Transcribe the stretch of entries below from the line with "Keep writing the" through the line with "return math.acos(radius /", exactly and with both ends included; leave out all other lines.

Supplied material:
........
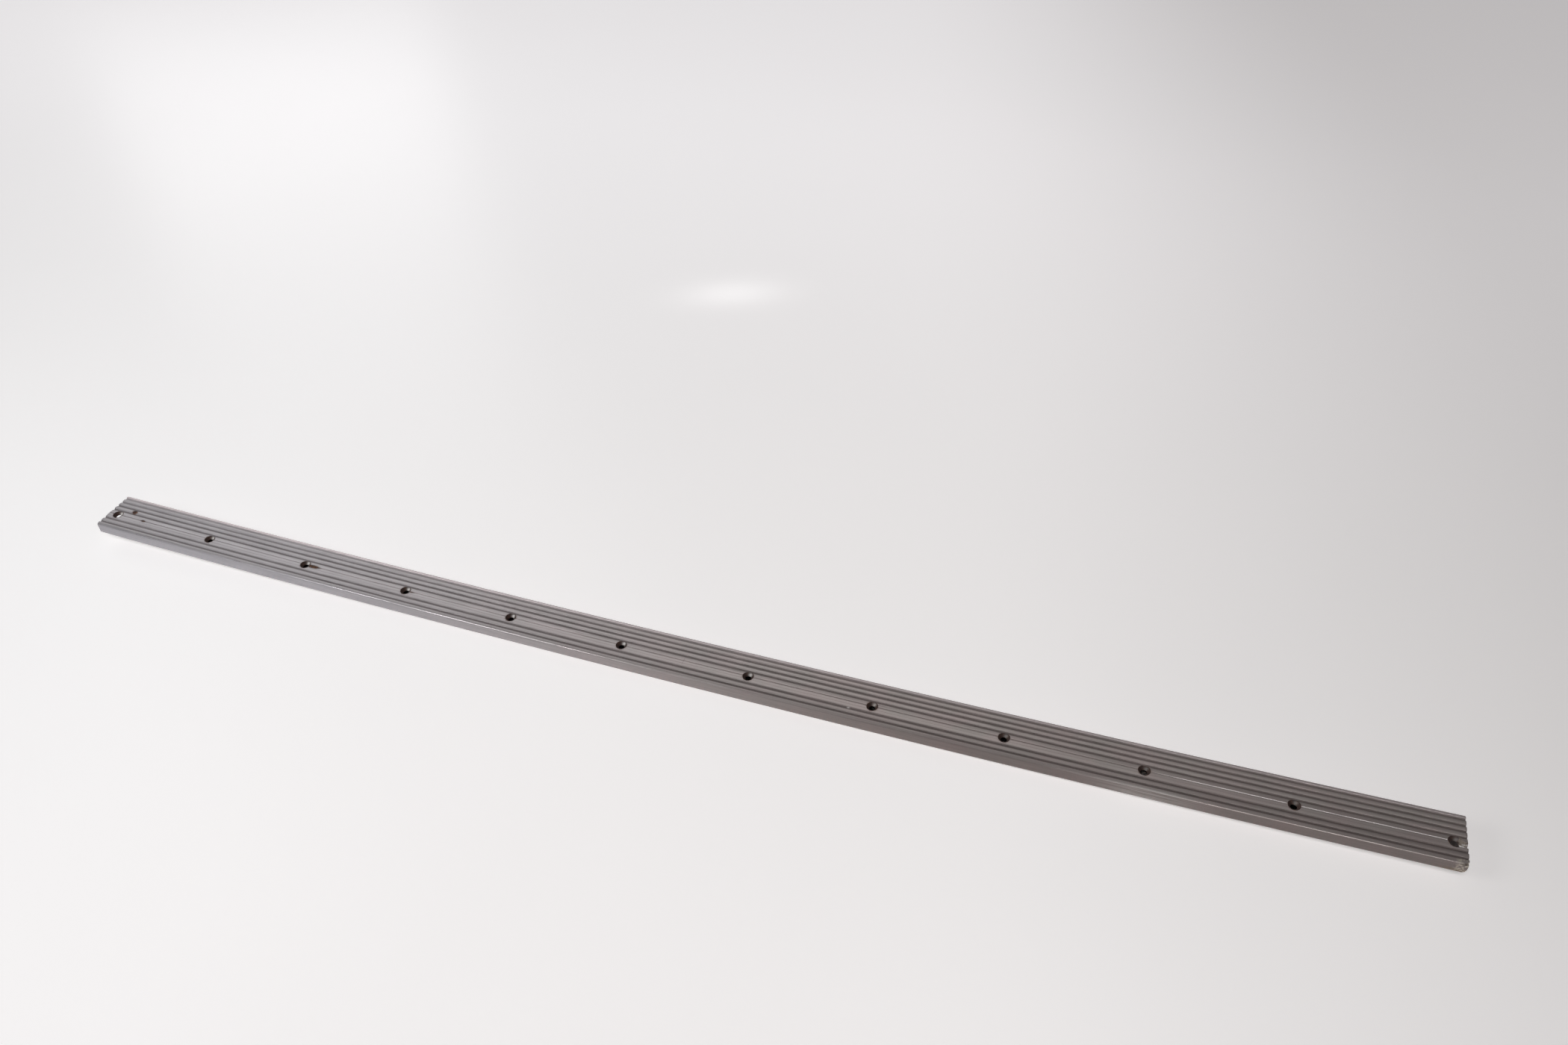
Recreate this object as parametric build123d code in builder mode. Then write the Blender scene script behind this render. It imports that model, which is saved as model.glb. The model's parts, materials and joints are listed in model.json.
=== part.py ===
........
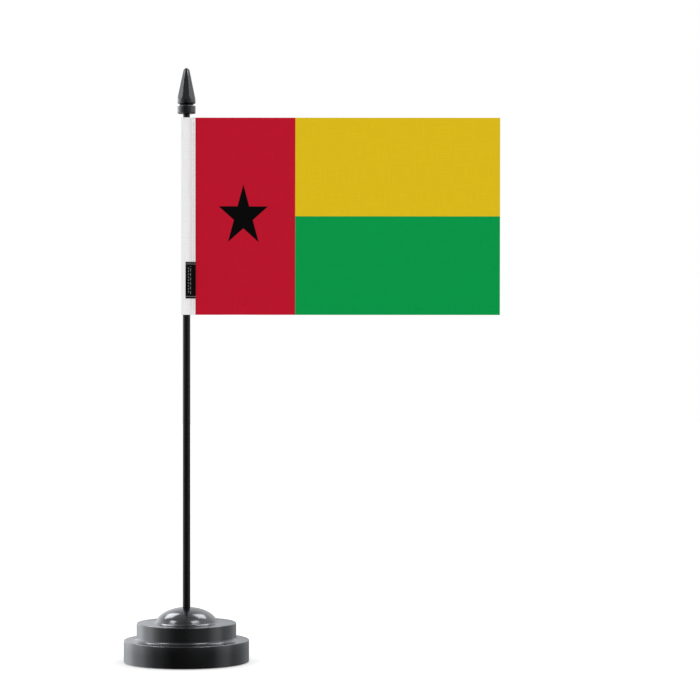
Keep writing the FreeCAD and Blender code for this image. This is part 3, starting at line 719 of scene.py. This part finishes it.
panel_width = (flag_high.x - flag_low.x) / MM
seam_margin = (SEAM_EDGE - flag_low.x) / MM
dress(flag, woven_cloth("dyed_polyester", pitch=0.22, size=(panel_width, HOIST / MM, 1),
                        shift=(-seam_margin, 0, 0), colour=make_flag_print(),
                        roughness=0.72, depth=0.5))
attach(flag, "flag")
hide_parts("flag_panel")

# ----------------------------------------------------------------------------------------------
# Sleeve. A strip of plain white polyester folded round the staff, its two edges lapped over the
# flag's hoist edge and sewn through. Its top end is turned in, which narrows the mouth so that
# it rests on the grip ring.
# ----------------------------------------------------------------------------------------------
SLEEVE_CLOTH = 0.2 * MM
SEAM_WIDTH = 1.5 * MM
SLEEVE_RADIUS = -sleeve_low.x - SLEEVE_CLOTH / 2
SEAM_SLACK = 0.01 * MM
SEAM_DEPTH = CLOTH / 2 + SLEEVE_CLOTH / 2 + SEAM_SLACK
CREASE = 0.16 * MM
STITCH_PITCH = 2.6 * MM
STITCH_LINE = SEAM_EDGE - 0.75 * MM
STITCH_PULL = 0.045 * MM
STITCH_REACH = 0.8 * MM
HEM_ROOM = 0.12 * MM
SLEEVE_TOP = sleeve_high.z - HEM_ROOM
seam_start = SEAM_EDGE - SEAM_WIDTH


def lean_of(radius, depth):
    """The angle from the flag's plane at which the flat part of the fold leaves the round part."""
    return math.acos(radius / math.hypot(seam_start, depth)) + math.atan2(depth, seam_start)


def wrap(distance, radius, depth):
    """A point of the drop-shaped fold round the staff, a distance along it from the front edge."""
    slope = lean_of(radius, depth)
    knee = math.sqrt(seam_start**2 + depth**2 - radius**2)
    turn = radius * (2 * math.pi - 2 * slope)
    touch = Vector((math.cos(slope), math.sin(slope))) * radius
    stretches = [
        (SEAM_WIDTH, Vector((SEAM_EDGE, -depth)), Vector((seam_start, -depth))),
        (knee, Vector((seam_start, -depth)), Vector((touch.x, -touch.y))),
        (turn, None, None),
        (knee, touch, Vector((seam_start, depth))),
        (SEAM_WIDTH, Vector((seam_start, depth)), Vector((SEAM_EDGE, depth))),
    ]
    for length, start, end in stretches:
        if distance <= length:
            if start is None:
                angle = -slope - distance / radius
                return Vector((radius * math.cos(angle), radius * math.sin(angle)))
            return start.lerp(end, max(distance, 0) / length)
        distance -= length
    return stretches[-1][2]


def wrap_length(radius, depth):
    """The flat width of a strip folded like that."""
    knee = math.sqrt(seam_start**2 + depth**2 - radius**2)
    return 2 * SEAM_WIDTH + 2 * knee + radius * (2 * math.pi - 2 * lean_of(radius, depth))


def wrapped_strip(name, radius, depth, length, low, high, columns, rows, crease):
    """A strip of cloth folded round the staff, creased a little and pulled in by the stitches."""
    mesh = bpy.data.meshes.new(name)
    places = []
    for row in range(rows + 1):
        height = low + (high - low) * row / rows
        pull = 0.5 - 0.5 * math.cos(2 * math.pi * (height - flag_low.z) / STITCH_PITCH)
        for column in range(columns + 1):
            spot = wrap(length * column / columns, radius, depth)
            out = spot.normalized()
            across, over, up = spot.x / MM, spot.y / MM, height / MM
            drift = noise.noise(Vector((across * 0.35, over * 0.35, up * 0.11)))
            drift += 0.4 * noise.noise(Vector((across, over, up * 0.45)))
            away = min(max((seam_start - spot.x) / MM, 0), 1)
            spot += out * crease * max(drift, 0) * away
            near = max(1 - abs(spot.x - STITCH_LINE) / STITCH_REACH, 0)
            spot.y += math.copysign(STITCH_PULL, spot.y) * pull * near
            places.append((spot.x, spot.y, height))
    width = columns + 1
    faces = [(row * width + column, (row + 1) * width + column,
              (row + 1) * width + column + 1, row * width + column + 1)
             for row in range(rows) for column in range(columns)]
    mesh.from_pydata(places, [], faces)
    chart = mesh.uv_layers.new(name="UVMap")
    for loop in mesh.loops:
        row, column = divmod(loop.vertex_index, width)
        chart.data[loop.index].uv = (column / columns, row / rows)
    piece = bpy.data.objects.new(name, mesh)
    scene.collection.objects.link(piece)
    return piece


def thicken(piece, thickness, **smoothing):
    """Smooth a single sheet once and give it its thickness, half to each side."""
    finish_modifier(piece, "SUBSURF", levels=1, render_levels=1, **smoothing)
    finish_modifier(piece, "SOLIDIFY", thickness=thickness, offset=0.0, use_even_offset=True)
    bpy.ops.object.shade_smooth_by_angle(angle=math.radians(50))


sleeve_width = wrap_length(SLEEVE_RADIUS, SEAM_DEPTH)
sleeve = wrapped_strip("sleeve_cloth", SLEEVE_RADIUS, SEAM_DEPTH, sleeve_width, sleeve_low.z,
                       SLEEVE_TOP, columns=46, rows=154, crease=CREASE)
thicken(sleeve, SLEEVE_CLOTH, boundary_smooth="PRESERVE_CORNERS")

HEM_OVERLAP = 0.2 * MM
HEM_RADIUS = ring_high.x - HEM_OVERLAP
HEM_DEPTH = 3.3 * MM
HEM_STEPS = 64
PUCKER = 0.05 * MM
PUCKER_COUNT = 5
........
Answer to this exercise:
Keep writing the FreeCAD and Blender code for this image. This is part 3, starting at line 719 of scene.py. This part finishes it.
panel_width = (flag_high.x - flag_low.x) / MM
seam_margin = (SEAM_EDGE - flag_low.x) / MM
dress(flag, woven_cloth("dyed_polyester", pitch=0.22, size=(panel_width, HOIST / MM, 1),
                        shift=(-seam_margin, 0, 0), colour=make_flag_print(),
                        roughness=0.72, depth=0.5))
attach(flag, "flag")
hide_parts("flag_panel")

# ----------------------------------------------------------------------------------------------
# Sleeve. A strip of plain white polyester folded round the staff, its two edges lapped over the
# flag's hoist edge and sewn through. Its top end is turned in, which narrows the mouth so that
# it rests on the grip ring.
# ----------------------------------------------------------------------------------------------
SLEEVE_CLOTH = 0.2 * MM
SEAM_WIDTH = 1.5 * MM
SLEEVE_RADIUS = -sleeve_low.x - SLEEVE_CLOTH / 2
SEAM_SLACK = 0.01 * MM
SEAM_DEPTH = CLOTH / 2 + SLEEVE_CLOTH / 2 + SEAM_SLACK
CREASE = 0.16 * MM
STITCH_PITCH = 2.6 * MM
STITCH_LINE = SEAM_EDGE - 0.75 * MM
STITCH_PULL = 0.045 * MM
STITCH_REACH = 0.8 * MM
HEM_ROOM = 0.12 * MM
SLEEVE_TOP = sleeve_high.z - HEM_ROOM
seam_start = SEAM_EDGE - SEAM_WIDTH


def lean_of(radius, depth):
    """The angle from the flag's plane at which the flat part of the fold leaves the round part."""
    return math.acos(radius / math.hypot(seam_start, depth)) + math.atan2(depth, seam_start)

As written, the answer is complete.